start Recorded data

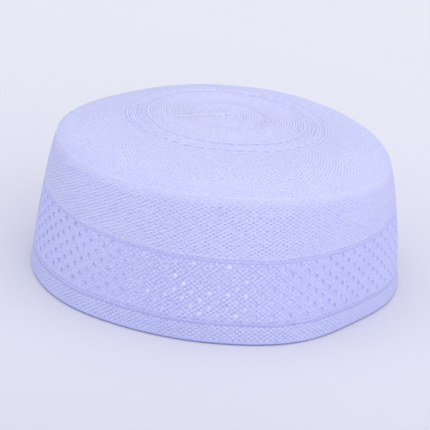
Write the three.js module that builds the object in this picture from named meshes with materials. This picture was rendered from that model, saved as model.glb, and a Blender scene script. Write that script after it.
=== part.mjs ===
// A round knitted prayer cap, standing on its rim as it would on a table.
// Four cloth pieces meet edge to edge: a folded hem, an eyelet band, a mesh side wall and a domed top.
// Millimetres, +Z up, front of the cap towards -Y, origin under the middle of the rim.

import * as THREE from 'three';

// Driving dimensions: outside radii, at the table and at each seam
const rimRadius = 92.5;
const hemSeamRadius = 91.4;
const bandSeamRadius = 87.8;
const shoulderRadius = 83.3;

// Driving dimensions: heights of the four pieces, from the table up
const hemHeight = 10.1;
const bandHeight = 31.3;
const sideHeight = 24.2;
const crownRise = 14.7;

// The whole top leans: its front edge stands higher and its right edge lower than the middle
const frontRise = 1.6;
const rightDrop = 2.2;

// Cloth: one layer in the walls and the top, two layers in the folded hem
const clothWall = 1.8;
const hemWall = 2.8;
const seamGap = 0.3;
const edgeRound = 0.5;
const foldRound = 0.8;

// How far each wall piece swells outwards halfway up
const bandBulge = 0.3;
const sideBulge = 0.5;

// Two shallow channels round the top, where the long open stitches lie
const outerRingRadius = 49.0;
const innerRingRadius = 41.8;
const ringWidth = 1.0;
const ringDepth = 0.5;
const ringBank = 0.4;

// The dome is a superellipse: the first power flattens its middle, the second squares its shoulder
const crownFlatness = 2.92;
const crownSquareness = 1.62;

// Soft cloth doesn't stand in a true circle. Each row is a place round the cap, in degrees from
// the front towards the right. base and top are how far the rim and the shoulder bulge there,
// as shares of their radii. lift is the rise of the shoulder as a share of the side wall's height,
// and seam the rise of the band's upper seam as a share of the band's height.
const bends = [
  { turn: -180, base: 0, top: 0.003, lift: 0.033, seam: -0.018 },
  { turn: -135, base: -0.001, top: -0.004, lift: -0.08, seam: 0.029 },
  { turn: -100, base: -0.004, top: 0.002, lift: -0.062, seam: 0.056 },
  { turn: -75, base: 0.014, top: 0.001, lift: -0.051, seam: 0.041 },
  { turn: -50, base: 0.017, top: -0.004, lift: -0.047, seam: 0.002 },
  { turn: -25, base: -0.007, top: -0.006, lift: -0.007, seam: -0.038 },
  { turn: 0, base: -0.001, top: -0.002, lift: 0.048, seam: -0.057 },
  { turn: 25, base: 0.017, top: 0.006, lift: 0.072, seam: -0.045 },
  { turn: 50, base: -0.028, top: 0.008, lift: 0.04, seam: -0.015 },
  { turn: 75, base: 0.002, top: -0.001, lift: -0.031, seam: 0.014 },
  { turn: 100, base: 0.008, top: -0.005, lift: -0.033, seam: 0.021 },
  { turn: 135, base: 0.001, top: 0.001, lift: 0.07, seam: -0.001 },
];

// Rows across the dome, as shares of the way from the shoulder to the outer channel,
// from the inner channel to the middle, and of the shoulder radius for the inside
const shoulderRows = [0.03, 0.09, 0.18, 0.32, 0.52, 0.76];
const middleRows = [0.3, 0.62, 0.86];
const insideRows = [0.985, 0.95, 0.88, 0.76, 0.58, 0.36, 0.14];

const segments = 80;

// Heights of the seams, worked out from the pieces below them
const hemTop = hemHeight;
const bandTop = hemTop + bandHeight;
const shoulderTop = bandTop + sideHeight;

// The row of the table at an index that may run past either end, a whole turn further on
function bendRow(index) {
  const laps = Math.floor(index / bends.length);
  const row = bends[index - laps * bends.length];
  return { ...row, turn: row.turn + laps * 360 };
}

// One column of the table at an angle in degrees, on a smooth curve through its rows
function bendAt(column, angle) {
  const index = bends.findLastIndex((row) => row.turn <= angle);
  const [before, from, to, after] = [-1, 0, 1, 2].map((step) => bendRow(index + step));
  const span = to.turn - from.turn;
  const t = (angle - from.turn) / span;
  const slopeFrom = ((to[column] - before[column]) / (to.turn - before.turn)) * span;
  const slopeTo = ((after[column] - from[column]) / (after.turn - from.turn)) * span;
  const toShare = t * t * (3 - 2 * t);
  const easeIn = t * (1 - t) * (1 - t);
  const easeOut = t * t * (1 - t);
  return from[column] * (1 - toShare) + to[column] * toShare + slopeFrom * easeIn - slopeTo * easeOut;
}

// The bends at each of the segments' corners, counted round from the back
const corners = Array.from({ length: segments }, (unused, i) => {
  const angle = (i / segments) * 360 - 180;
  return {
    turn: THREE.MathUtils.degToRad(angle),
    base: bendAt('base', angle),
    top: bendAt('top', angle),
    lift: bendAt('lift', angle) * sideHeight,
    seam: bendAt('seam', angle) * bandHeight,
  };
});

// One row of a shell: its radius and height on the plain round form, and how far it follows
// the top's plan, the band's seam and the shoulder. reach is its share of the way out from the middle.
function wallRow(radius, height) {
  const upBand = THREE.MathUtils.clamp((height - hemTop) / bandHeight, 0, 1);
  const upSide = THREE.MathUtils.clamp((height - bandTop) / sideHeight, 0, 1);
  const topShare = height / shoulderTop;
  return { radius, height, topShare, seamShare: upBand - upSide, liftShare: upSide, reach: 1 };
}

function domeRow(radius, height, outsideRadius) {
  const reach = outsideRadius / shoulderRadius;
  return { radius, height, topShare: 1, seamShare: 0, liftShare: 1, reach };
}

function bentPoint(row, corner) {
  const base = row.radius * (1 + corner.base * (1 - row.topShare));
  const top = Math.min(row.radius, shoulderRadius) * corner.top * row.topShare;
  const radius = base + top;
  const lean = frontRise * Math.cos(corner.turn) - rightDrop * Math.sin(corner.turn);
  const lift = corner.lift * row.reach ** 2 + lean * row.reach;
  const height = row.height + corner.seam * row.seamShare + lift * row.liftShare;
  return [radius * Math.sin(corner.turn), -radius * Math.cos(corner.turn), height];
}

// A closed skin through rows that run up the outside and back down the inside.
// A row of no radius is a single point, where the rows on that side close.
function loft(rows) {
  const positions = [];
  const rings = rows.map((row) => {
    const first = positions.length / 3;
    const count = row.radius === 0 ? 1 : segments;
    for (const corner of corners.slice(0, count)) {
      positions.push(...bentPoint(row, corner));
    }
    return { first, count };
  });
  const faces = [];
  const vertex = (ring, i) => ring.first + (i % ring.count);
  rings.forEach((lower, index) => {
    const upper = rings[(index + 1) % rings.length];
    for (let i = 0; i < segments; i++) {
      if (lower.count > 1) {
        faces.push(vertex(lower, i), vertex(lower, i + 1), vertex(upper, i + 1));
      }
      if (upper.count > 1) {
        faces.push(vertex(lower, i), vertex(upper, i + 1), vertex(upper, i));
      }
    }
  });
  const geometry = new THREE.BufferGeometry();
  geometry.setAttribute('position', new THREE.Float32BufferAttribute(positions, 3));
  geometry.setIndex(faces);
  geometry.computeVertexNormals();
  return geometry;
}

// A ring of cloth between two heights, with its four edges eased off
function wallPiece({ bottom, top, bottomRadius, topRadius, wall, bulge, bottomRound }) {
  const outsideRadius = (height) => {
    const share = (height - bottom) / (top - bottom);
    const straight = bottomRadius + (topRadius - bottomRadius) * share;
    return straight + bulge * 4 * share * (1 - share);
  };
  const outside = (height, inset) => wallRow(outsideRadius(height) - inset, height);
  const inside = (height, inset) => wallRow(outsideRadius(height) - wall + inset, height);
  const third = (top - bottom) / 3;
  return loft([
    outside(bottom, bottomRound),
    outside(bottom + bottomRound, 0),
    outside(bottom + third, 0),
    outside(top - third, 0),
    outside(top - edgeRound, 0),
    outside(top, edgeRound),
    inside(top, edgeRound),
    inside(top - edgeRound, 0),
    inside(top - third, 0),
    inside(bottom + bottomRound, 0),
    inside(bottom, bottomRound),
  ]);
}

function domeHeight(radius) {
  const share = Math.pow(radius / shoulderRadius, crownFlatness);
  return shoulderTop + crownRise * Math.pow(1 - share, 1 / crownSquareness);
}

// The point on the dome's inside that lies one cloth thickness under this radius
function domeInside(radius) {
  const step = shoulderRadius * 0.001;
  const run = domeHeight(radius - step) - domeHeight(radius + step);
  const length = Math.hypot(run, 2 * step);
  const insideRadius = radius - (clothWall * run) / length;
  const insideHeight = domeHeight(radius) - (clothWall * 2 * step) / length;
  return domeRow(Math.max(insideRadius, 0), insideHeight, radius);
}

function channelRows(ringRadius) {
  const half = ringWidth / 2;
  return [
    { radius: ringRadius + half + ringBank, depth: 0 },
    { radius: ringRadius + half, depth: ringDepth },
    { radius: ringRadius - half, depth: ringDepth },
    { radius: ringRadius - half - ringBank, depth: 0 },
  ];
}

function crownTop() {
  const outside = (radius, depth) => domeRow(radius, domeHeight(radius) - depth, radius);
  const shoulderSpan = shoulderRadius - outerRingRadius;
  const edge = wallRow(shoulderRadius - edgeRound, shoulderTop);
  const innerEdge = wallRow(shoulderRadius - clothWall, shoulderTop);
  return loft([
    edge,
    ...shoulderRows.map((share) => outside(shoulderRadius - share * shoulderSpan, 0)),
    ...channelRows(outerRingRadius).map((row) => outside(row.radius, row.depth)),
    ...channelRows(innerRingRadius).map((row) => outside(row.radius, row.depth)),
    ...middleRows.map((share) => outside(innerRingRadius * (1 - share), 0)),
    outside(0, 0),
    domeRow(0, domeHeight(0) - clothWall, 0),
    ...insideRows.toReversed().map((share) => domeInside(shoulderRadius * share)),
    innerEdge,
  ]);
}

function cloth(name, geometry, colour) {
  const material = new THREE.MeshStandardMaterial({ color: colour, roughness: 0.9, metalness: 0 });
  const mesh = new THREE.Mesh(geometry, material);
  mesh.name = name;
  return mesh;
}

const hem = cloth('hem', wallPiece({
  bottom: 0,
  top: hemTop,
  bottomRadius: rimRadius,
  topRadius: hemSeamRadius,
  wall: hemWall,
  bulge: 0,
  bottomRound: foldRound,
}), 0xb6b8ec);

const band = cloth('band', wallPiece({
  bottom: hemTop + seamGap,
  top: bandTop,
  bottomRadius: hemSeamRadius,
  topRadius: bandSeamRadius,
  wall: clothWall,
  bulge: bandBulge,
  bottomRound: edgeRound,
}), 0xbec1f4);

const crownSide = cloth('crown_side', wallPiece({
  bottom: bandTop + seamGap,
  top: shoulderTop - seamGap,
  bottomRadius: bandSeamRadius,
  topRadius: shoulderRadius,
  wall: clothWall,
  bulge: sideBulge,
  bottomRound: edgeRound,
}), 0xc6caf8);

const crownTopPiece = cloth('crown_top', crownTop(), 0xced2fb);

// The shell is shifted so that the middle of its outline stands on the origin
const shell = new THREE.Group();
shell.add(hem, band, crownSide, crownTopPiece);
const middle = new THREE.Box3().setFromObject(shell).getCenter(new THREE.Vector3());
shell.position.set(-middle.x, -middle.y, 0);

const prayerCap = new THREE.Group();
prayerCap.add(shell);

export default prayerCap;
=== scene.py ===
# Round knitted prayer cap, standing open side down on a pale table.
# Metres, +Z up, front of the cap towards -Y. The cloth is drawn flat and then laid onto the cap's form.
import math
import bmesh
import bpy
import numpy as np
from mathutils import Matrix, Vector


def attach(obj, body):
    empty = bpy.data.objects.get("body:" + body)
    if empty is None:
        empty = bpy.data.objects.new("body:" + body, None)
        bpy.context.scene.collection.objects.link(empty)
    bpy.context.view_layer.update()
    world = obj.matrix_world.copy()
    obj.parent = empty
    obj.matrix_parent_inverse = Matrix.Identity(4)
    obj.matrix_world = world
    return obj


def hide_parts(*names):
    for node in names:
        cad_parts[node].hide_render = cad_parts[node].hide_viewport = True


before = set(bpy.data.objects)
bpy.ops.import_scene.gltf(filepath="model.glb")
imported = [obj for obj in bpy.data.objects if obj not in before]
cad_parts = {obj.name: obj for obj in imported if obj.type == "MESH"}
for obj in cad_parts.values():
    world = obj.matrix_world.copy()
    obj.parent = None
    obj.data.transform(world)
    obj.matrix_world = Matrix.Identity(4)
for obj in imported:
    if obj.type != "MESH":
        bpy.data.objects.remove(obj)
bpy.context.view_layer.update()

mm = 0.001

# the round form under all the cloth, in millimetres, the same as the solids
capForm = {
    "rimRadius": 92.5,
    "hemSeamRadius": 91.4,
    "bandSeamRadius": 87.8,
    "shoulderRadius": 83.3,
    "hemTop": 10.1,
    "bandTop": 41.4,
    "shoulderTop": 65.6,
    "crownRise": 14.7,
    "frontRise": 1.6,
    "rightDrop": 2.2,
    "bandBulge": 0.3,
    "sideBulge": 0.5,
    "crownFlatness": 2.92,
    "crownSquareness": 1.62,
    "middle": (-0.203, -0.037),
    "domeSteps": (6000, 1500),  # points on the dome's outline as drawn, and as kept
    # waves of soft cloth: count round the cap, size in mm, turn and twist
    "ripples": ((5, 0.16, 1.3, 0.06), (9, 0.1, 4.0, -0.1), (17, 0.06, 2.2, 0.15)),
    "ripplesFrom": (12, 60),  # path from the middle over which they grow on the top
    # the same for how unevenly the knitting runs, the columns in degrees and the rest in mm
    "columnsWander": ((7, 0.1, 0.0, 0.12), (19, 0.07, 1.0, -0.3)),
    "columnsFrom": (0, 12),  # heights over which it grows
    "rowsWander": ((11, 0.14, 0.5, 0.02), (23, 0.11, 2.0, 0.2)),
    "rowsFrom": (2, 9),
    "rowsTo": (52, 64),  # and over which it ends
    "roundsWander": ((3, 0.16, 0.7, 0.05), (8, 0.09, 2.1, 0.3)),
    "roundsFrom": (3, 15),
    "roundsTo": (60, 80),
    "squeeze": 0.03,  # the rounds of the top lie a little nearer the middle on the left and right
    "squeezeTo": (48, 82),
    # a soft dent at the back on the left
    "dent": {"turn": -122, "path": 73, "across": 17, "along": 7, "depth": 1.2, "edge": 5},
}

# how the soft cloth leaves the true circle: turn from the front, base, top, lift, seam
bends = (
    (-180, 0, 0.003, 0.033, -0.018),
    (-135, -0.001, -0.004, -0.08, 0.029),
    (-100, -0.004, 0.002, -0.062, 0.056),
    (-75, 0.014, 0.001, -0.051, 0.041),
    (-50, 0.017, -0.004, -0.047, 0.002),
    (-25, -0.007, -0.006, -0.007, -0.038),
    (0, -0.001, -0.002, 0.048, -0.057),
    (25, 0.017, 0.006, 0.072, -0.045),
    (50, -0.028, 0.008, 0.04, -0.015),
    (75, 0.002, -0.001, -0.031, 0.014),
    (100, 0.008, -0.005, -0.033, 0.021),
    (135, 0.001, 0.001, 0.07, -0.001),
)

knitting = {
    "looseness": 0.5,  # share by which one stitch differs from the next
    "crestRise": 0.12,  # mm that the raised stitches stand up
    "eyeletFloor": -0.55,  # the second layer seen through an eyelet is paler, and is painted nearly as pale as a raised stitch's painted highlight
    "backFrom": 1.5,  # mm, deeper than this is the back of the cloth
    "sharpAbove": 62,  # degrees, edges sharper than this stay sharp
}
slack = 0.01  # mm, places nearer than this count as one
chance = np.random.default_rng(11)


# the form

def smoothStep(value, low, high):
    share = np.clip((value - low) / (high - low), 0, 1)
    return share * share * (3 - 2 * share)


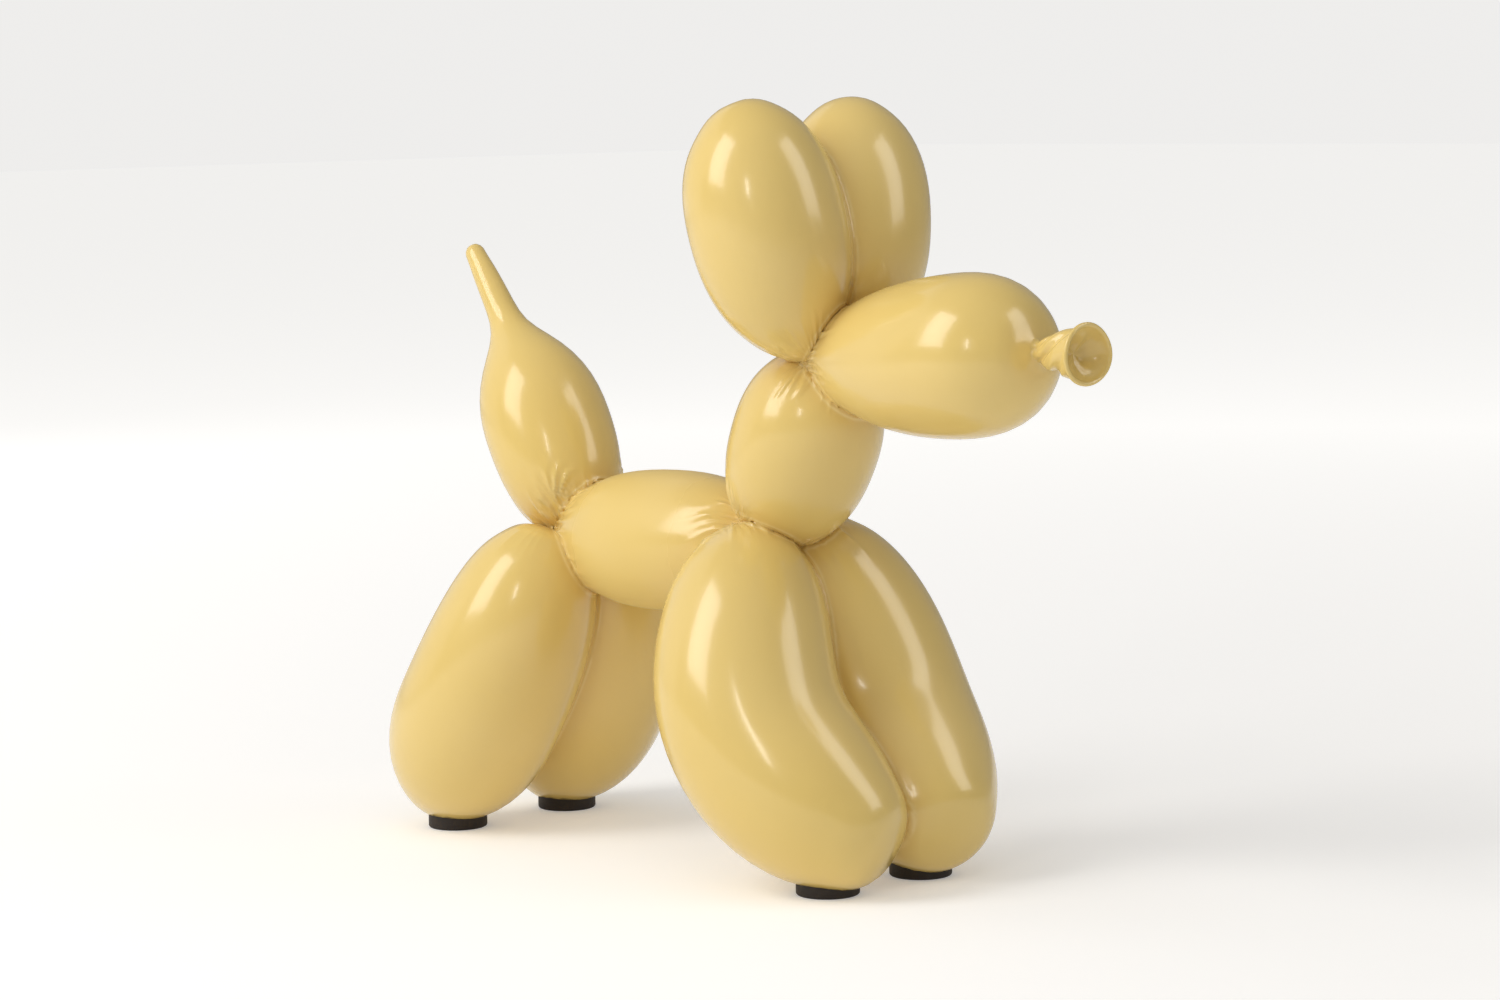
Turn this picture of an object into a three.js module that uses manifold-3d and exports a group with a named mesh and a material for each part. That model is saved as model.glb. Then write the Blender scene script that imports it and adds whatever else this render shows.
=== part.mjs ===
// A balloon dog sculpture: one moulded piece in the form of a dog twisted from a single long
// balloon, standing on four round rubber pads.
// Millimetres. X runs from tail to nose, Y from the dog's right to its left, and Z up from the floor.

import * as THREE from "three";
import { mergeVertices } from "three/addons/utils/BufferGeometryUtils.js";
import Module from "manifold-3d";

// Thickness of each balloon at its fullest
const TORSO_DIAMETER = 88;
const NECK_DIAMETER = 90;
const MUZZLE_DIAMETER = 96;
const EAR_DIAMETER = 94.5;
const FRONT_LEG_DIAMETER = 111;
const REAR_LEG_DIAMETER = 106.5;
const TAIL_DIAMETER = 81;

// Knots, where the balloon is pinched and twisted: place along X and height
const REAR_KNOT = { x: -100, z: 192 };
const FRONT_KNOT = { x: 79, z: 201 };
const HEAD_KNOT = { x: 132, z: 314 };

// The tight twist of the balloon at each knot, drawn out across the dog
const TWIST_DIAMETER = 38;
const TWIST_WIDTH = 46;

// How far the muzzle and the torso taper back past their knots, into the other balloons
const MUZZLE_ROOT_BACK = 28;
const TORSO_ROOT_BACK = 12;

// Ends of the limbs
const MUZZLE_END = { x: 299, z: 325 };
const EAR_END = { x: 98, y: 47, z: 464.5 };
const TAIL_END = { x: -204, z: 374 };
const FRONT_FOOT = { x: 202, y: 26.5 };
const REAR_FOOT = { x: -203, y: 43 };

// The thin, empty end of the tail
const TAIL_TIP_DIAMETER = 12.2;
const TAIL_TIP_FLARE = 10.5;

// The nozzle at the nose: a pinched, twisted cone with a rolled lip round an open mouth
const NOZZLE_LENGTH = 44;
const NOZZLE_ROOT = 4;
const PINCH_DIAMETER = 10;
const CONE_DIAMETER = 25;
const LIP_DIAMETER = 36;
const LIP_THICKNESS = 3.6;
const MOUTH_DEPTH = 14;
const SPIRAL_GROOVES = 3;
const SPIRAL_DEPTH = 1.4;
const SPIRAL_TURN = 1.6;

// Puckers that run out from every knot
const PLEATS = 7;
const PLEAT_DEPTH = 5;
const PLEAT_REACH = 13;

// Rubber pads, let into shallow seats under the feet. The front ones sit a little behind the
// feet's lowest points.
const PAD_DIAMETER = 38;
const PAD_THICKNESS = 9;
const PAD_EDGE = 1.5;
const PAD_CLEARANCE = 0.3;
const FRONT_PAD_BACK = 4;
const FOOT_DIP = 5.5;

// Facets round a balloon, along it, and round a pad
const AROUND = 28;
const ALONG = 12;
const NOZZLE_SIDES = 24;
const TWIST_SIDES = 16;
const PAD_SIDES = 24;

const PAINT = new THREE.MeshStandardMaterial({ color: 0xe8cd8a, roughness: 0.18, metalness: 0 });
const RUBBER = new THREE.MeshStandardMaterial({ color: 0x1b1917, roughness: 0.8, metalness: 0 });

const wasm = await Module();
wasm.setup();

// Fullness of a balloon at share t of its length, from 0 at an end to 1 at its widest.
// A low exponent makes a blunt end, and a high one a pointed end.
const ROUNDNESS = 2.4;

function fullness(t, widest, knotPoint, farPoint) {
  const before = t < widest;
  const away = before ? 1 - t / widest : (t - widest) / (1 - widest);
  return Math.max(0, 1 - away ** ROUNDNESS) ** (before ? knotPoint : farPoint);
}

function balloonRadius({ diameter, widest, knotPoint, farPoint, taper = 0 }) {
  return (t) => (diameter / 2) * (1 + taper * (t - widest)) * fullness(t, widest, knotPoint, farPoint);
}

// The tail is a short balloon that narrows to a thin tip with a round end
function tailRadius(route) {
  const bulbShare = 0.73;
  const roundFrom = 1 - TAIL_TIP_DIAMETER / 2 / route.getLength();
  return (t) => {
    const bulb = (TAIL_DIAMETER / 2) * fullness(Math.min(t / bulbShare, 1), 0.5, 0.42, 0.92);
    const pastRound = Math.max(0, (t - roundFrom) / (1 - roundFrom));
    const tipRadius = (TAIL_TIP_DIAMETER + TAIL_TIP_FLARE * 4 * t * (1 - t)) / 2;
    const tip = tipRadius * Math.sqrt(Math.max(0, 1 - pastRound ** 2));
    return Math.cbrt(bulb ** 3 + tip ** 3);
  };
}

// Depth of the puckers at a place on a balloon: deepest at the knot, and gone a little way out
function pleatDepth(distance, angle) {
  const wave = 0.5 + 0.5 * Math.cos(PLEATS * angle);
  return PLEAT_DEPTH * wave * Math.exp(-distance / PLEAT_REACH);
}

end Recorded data

» What you are asked to do
Output exactly the lines running from the line containing "on the origin" through the line containing "from mathutils import Matrix, Vector", and only those lines.

» Problem solution
// The shell is shifted so that the middle of its outline stands on the origin
const shell = new THREE.Group();
shell.add(hem, band, crownSide, crownTopPiece);
const middle = new THREE.Box3().setFromObject(shell).getCenter(new THREE.Vector3());
shell.position.set(-middle.x, -middle.y, 0);

const prayerCap = new THREE.Group();
prayerCap.add(shell);

export default prayerCap;
=== scene.py ===
# Round knitted prayer cap, standing open side down on a pale table.
# Metres, +Z up, front of the cap towards -Y. The cloth is drawn flat and then laid onto the cap's form.
import math
import bmesh
import bpy
import numpy as np
from mathutils import Matrix, Vector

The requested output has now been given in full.